During conversion to Handshake, Dynamatic would recognize the intrinsic functions via their name and yield appropriate IR constructs to implement the desired behavior.

handshake.func @pop_and_wait(%queueID: channel<i32>, %start: control) -> (channel<i32>, control) {
  %forkedQueueID:2  = fork [2] %queueID : channel<i32>
  %forkedStart:3    = fork [2] %start : channel<i32>
  %x, _             = instance @pop(%forkedQueueID#0, %forkedStart#0) : (channel<i32>, control) -> channel<i32>
  %retQueueID       = wait %x, %forkedQueueID#1 : (channel<i32>, channel<i32>) -> channel<i32>
  %y, _             = instance @pop(%retQueueID, %forkedStart#1) : (channel<i32>, control) -> channel<i32>
  %res              = arith.subi %x, %y : channel<i32>
  %output           = return %res : channel<i32>
  end %output, %forkedStart#2 : channel<i32>, control
}

handshake.func private @pop(channel<i32>, control) -> (channel<i32>, control)

We hightlight two key intrinsic-related aspects of the cf-to-handshake conversion below.
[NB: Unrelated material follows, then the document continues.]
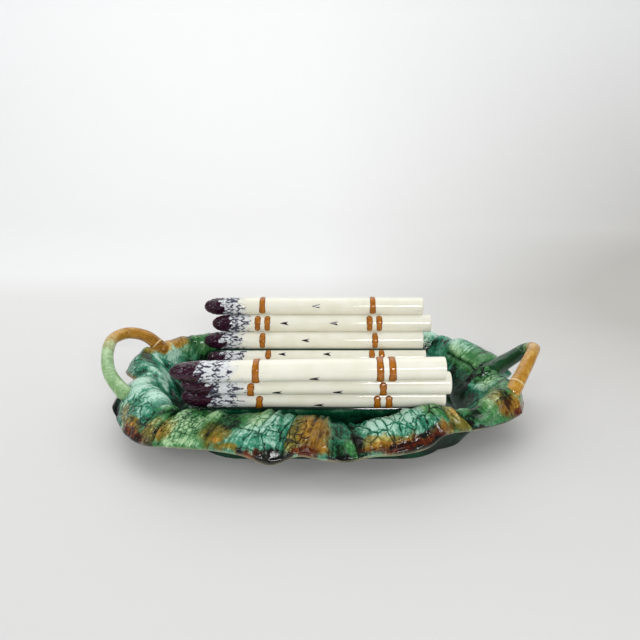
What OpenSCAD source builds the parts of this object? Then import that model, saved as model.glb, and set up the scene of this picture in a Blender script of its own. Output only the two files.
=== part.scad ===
// Asparagus plate in glazed earthenware: an oval dish on a foot, with a rim of savoy cabbage
// leaves and two stem handles, and a cradle made of a bound row of asparagus spears.
// Millimetres, +Z up, +X along the spears towards their cut ends, -Y at the front, origin on the
// table under the middle of the dish.

/* [Spears] */
// Length of a spear from its cut end to its tip
spear_l = 228; // [200:1:240]
// Diameter of a spear at its cut end
spear_d = 19.3; // [18.7:0.1:20.4]
// Diameter of a spear where its tip begins
neck_d = 18.5; // [17:0.1:18.5]
// Length of the scaly tip
tip_l = 40; // [30:1:50]
// Depth of each step between the rows of scales on a tip
scale_step = 0.6; // [0.55:0.05:0.8]
// Depth of the flat on each side of a spear's neck, where it is luted to its neighbour
seam_flat = 0.4; // [0.25:0.05:0.45]
// Lean of the cradle's walls from upright, in degrees
wall_lean = 23; // [17:1:28]
// Chamfer round a spear's cut end
cut_chamfer = 0.8; // [0.6:0.1:1.5]

/* [Ties and bracts] */
// Width of one stroke of the tie
stroke_w = 6; // [4:0.5:8]
// Height of the tie above the spear
stroke_h = 0.9; // [0.5:0.1:1.2]
// Distance between the middles of a double stroke
stroke_pitch = 10; // [9:0.5:13]
// Length of a bract, the small scale on a spear's side
bract_l = 9; // [6:0.5:12]
// Width of a bract
bract_w = 4.6; // [3:0.1:6]
// Height of a bract above the spear
bract_h = 0.6; // [0.4:0.1:1]

/* [Saddle] */
// Clay under the lowest spear
saddle_floor_t = 3.6; // [3:0.1:4.4]
// Clay outside the spear at the foot of each wall
saddle_wall_t = 2.6; // [2.2:0.1:3]
// Height of the saddle's edge above the middle of that spear
saddle_lip_h = 5; // [3:0.5:6]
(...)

  1. The call to __int_to_token has completely disappeared from the IR (both as an operation inside the @pop_and_wait function and as an external function declaration). As mentionned previously, this family of conversion functions only serves the purpose of source-level type-checking, and do not map to any specific behavior in the resulting dataflow circuit.
  2. The call to __wait_int was replaced by a new Handshake operation called wait, which implements the behavior we describe above. All __wait variants can map to a single MLIR operation thanks to MLIR’s support for custom per-operation type-checking semantics. Note that the @__wait_int external function declaration is no longer part of the IR either.